* **Goal of the exercise**:
Reproduce the top of the data verbatim, through and including the line that contains "# Millimetres and".

* **Source material**:
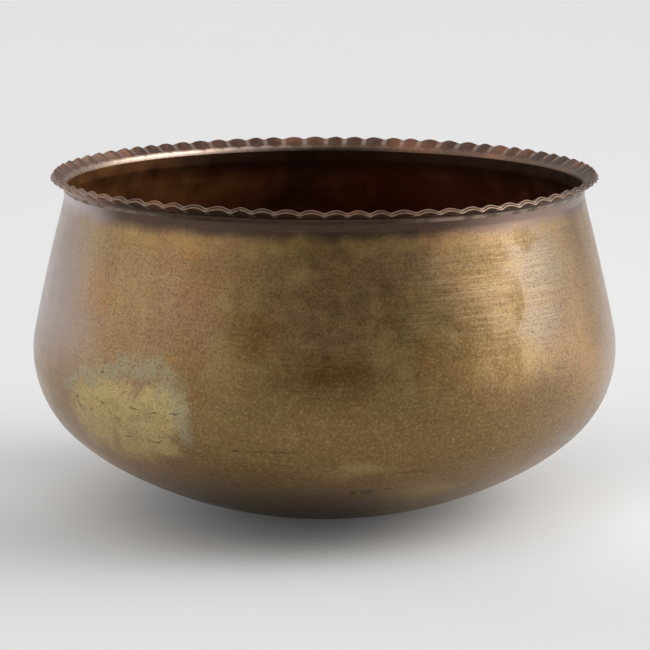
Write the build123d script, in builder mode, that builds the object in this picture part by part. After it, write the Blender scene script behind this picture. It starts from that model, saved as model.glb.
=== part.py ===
from build123d import *
import os
from math import cos, radians, sin

# A brass planter pot: a spun lower bowl and a spun shoulder brazed edge to edge at the
# belly, with a neck that carries a fluted lip of two crimped strips.
# Millimetres and degrees, +Z up. The origin is the centre of the flat underside.

os.makedirs("parts", exist_ok=True)

# Driving dimensions
belly_radius = 150.0       # widest outside radius, at the belly seam
wall = 1.2                 # sheet of the bowl and the shoulder

# The outside wall as tangent arcs, (radius, sweep); a minus sweep turns outward.
foot_knuckle = (15.0, 12.3)
dish_arc = (212.0, 18.1)
bilge_arc = (110.0, 13.1)
lower_belly_arc = (56.7, 46.5)
upper_belly_arc = (56.7, 11.7)
shoulder_arc = (1150.0, 3.4)
neck_hollow = (4.0, -15.1)
neck_land = 4.9            # height of the short upright neck

# Belly seam
seam_half_angle = 0.2      # half the brazed gap, about the centre of the belly arc
bead_half_angle = 2.6      # half the bead inside the seam
bead_height = 1.0          # how far the bead stands into the bowl

# Fluted lip
strip = 1.0                # sheet of each of the two strips
strip_film = 0.05          # solder film between the two strips
lip_bend_radius = 2.5      # to the outside of the inner strip
lip_flare = 55.0           # lean of the lip out from upright
lip_straight = 6.35        # flared length beyond the bend
flute_count = 78
flute_depth = 1.0          # wave of the lip's edge, each way from its mean
sections_per_flute = 4
strip_gap = 1.0            # between a strip's two ends
joint_reach = 30.0         # square that takes in the whole section of the lip
outer_strip_joint = 253.2  # bearing of the outer strip's ends, from +X
inner_strip_joint = 219.7  # bearing of the inner strip's ends, from +X
neck_bead_leg = 2.0        # height of the bead under the lip


def arc_rise(radius, start, sweep):
    """Radial and upward travel of an arc that starts at this heading from level."""
    turn = radius if sweep > 0 else -radius
    end = radians(start + sweep)
    across = turn * (sin(end) - sin(radians(start)))
    up = turn * (cos(radians(start)) - cos(end))
    return across, up


def travel(arcs, heading):
    """Total radial and upward travel along a chain of tangent arcs."""
    across = 0.0
    up = 0.0
    for radius, sweep in arcs:
        step = arc_rise(radius, heading, sweep)
        across += step[0]
        up += step[1]
        heading += sweep
    return across, up


def draw_arcs(start, heading, arcs, inset):
    """Add tangent arcs to the current line, set inwards from the outside wall."""
    point = Vector(*start)
    for radius, sweep in arcs:
        tangent = (cos(radians(heading)), sin(radians(heading)))
        true_radius = radius - inset if sweep > 0 else radius + inset
        piece = JernArc(start=point, tangent=tangent, radius=true_radius, arc_size=sweep)
        point = piece @ 1
        heading += sweep
    return point


def on_belly_arc(radius, angle):
    """Point at this radius and angle about the centre of the belly arc."""
    centre_r = belly_radius - lower_belly_arc[0]
    return (centre_r + radius * cos(radians(angle)), belly_height + radius * sin(radians(angle)))


lower_arcs = [
    foot_knuckle,
    dish_arc,
    bilge_arc,
    (lower_belly_arc[0], lower_belly_arc[1] - seam_half_angle),
]
upper_arcs = [
    (upper_belly_arc[0], upper_belly_arc[1] - seam_half_angle),
    shoulder_arc,
    neck_hollow,
]
whole_lower = [foot_knuckle, dish_arc, bilge_arc, lower_belly_arc]
lower_travel = travel(whole_lower, 0.0)
foot_radius = belly_radius - lower_travel[0]
belly_height = lower_travel[1]

seam_start = on_belly_arc(lower_belly_arc[0], seam_half_angle)
upper_travel = travel(upper_arcs, 90.0 + seam_half_angle)
neck_radius = seam_start[0] + upper_travel[0]
neck_top = seam_start[1] + upper_travel[1] + neck_land
mouth_radius = neck_radius - wall
lip_root_radius = mouth_radius + strip

# Lower bowl: a round dish with a small flat to stand on
with BuildPart() as lower_bowl:
    with BuildSketch(Plane.XZ):
        with BuildLine():
            Line((0, 0), (foot_radius, 0))
            outside = draw_arcs((foot_radius, 0), 0.0, lower_arcs, 0.0)
            Line((0, wall), (foot_radius, wall))
            inside = draw_arcs((foot_radius, wall), 0.0, lower_arcs, wall)
            Line(outside, inside)
            Line((0, 0), (0, wall))
        make_face()
    revolve(axis=Axis.Z)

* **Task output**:
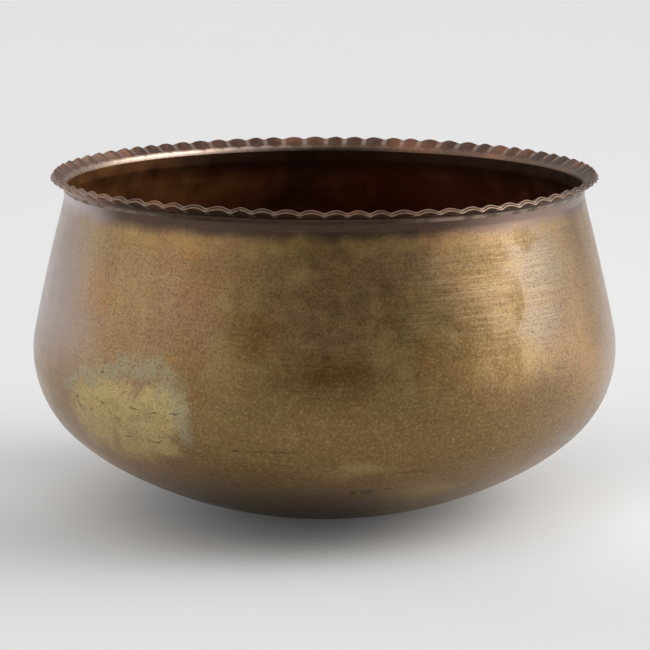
Write the build123d script, in builder mode, that builds the object in this picture part by part. After it, write the Blender scene script behind this picture. It starts from that model, saved as model.glb.
=== part.py ===
from build123d import *
import os
from math import cos, radians, sin

# A brass planter pot: a spun lower bowl and a spun shoulder brazed edge to edge at the
# belly, with a neck that carries a fluted lip of two crimped strips.
# Millimetres and degrees, +Z up. The origin is the centre of the flat underside.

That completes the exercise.